- [WORK REQUIRED] Give back, exactly as written, the lines from the beginning of the listing through the one that contains "return rod(LATCH_PIN_R, (-EAR_OUT".

- [AVAILABLE DATA]
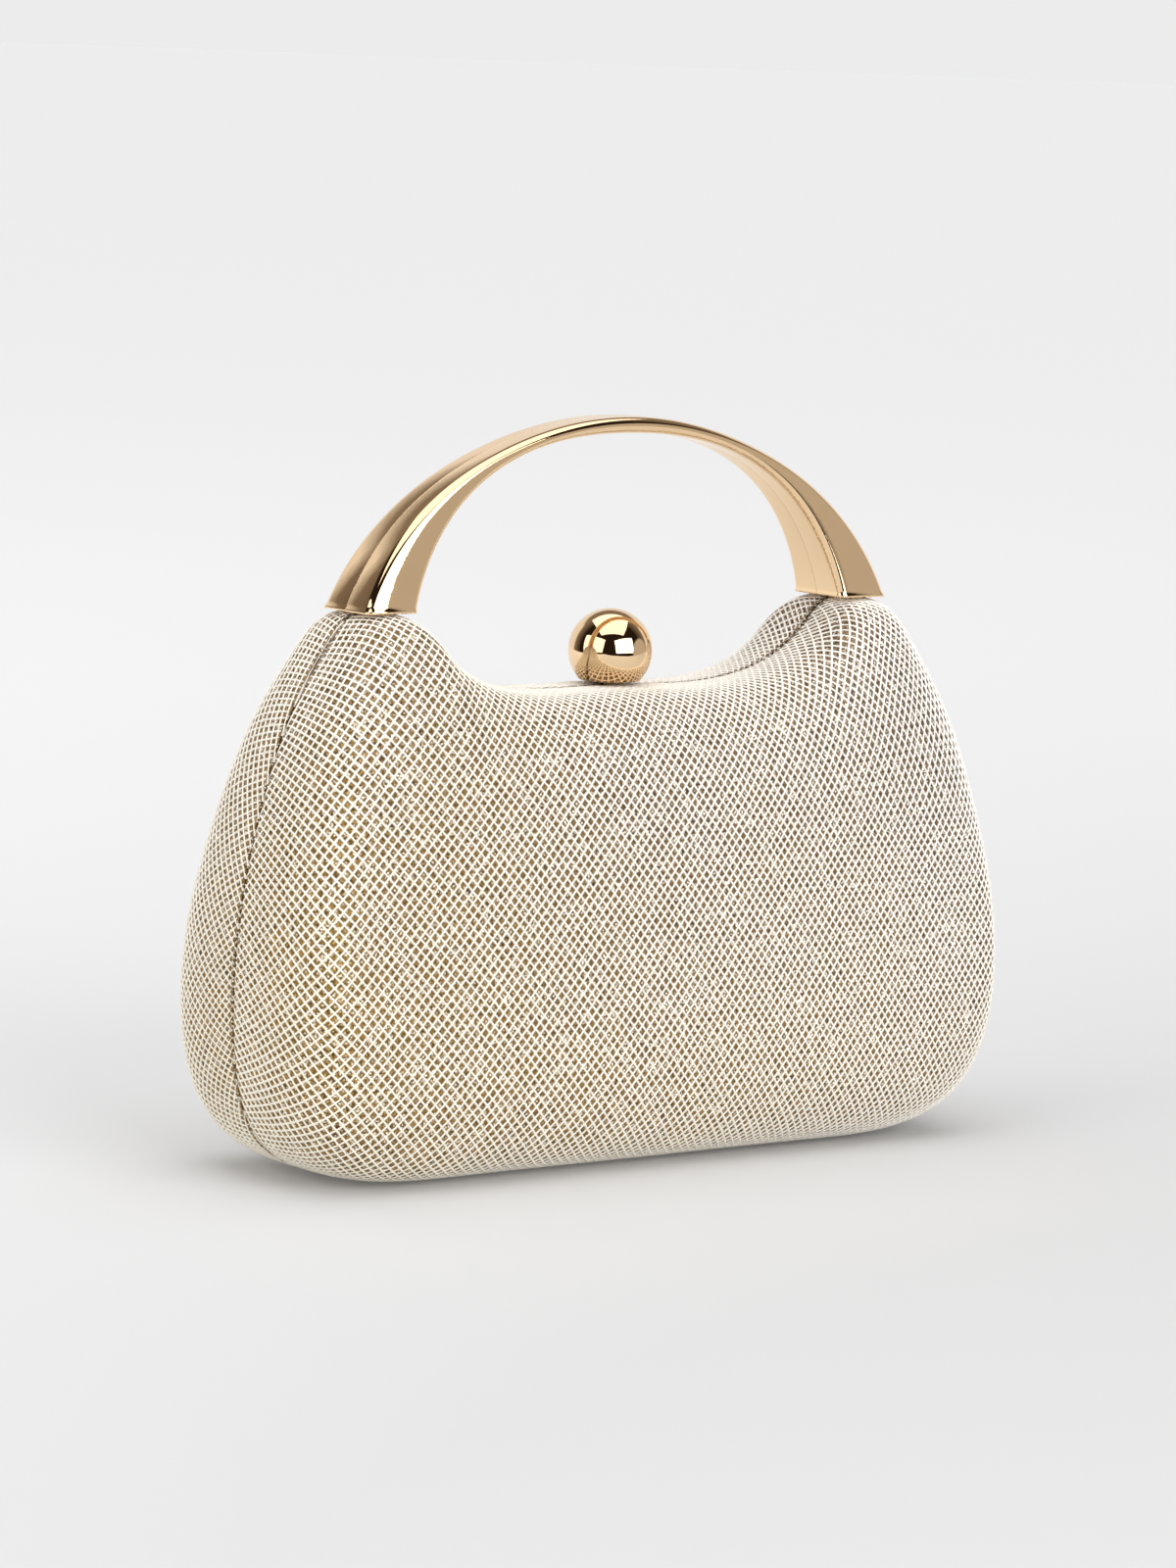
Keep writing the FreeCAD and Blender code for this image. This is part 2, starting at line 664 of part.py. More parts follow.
def headed_rivets(front):
    """Two rivets from a clasp plate up through lining and shell, headed at both ends."""
    low = PLATE_LOW - LAYER_GAP
    high = KEEPER_RIVET_TOP if front else BRACKET_RIVET_TOP
    shanks = clasp_rivets(front, RIVET_R, low, high).Solids
    feet = clasp_rivets(front, RIVET_HEAD_R, low - RIVET_HEAD_T, low).Solids
    heads = clasp_rivets(front, RIVET_HEAD_R, high, high + RIVET_HEAD_T).Solids
    return Part.makeCompound([join(list(parts)) for parts in zip(shanks, feet, heads)])


def latch_pin():
    """Pin through both ears and the lever."""
    return rod(LATCH_PIN_R, (-EAR_OUT - 0.6, PIVOT_Y, PIVOT_Z), (EAR_OUT + 0.6, PIVOT_Y, PIVOT_Z))


def latch_spring():
    """Torsion spring round the pin beside the lever: one leg on the lever, one on the plate."""
    start_x = LEVER_WIDTH / 2 + SPRING_WIRE_R + 0.1
    pitch = 2 * SPRING_WIRE_R + 0.06
    spine = Part.makeHelix(pitch, pitch * SPRING_TURNS, SPRING_R)
    ring = Part.Wire([Part.makeCircle(SPRING_WIRE_R, Vector(SPRING_R, 0, 0), Vector(0, 1, 0))])
    coil = Part.Wire(spine).makePipeShell([ring], True, True)
    coil.rotate(Vector(0, 0, 0), Vector(0, 1, 0), 90)
    coil.translate(Vector(start_x, PIVOT_Y, PIVOT_Z))
    end_x = start_x + pitch * SPRING_TURNS
    rest_z = LEVER_TOP + SPRING_WIRE_R + 0.1
    bend = (start_x, PIVOT_Y - 4.6, rest_z)
    front_leg = rod(SPRING_WIRE_R, (start_x, PIVOT_Y - SPRING_R, PIVOT_Z), bend)
    cross_leg = rod(SPRING_WIRE_R, (start_x + SPRING_WIRE_R, bend[1], rest_z), (0.5, bend[1], rest_z))
    rear_foot = (end_x, PIVOT_Y + SPRING_R, PIVOT_Z)
    rear_leg = rod(SPRING_WIRE_R, rear_foot, (end_x, PIVOT_Y + SPRING_R, PLATE_LOW - 0.1))
    return Part.makeCompound([coil, front_leg, cross_leg, rear_leg])


save("ball_knob", ball_knob())
save("ball_stem", ball_stem())
save("latch_lever", latch_lever())
save("latch_bracket", latch_bracket())
save("latch_pin", latch_pin())
save("latch_spring", latch_spring())
save("bracket_rivets", mirror_y(headed_rivets(False)))
save("keeper", keeper())
save("keeper_rivets", headed_rivets(True))
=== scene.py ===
"""Evening bag: a padded hard case under a knitted net, with a split gold handle and a ball clasp.

The halves meet in the plane y = 0 and open about a hinge along the bottom. Each section below
makes one piece, or a pair of like pieces, in the order in which the bag is put together.
"""
import math

import bmesh
import bpy
import numpy as np
from mathutils import Matrix, Vector
from mathutils.bvhtree import BVHTree


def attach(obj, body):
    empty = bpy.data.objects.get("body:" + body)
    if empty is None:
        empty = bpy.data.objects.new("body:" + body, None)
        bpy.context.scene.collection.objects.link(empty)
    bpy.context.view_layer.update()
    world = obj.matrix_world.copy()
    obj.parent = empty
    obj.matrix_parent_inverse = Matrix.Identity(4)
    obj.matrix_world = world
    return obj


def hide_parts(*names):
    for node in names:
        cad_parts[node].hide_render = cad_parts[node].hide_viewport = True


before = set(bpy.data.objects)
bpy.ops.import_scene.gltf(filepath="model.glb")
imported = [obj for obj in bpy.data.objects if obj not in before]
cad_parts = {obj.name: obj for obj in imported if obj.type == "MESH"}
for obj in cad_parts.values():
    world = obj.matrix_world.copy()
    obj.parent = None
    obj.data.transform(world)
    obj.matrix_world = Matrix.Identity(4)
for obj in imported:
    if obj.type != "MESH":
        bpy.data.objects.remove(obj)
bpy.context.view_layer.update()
MM = 0.001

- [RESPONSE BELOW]
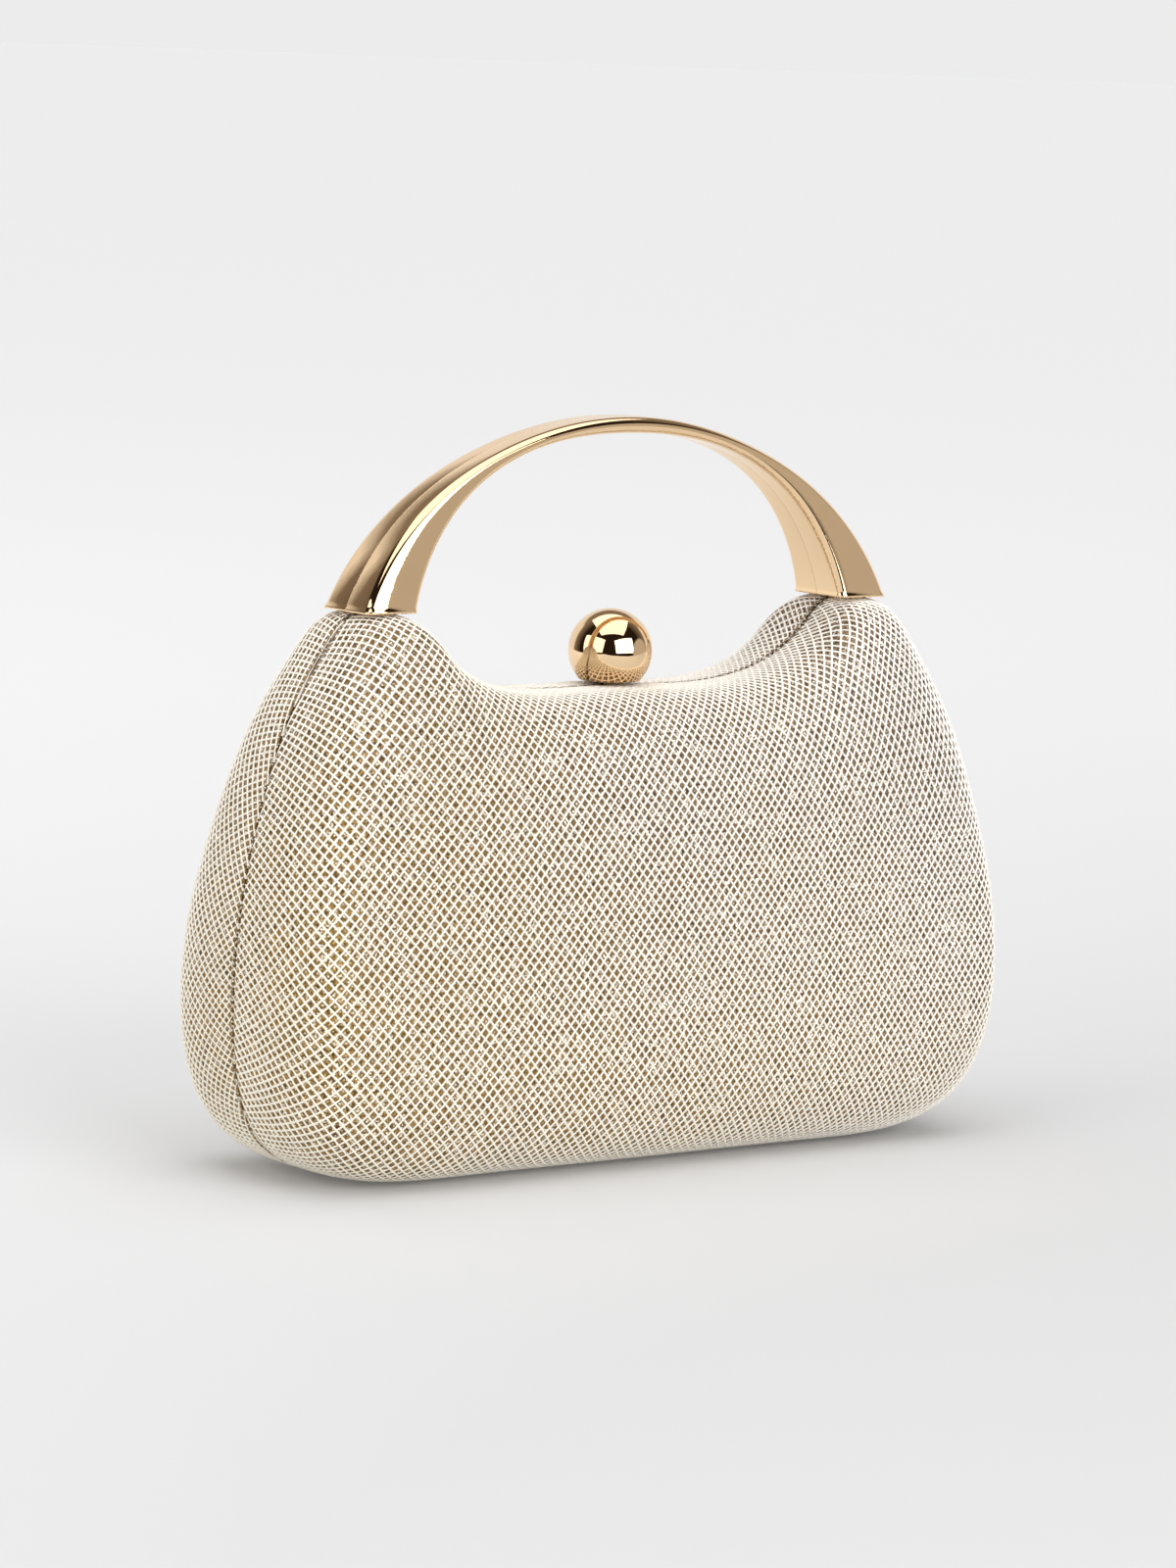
Keep writing the FreeCAD and Blender code for this image. This is part 2, starting at line 664 of part.py. More parts follow.
def headed_rivets(front):
    """Two rivets from a clasp plate up through lining and shell, headed at both ends."""
    low = PLATE_LOW - LAYER_GAP
    high = KEEPER_RIVET_TOP if front else BRACKET_RIVET_TOP
    shanks = clasp_rivets(front, RIVET_R, low, high).Solids
    feet = clasp_rivets(front, RIVET_HEAD_R, low - RIVET_HEAD_T, low).Solids
    heads = clasp_rivets(front, RIVET_HEAD_R, high, high + RIVET_HEAD_T).Solids
    return Part.makeCompound([join(list(parts)) for parts in zip(shanks, feet, heads)])


def latch_pin():
    """Pin through both ears and the lever."""
    return rod(LATCH_PIN_R, (-EAR_OUT - 0.6, PIVOT_Y, PIVOT_Z), (EAR_OUT + 0.6, PIVOT_Y, PIVOT_Z))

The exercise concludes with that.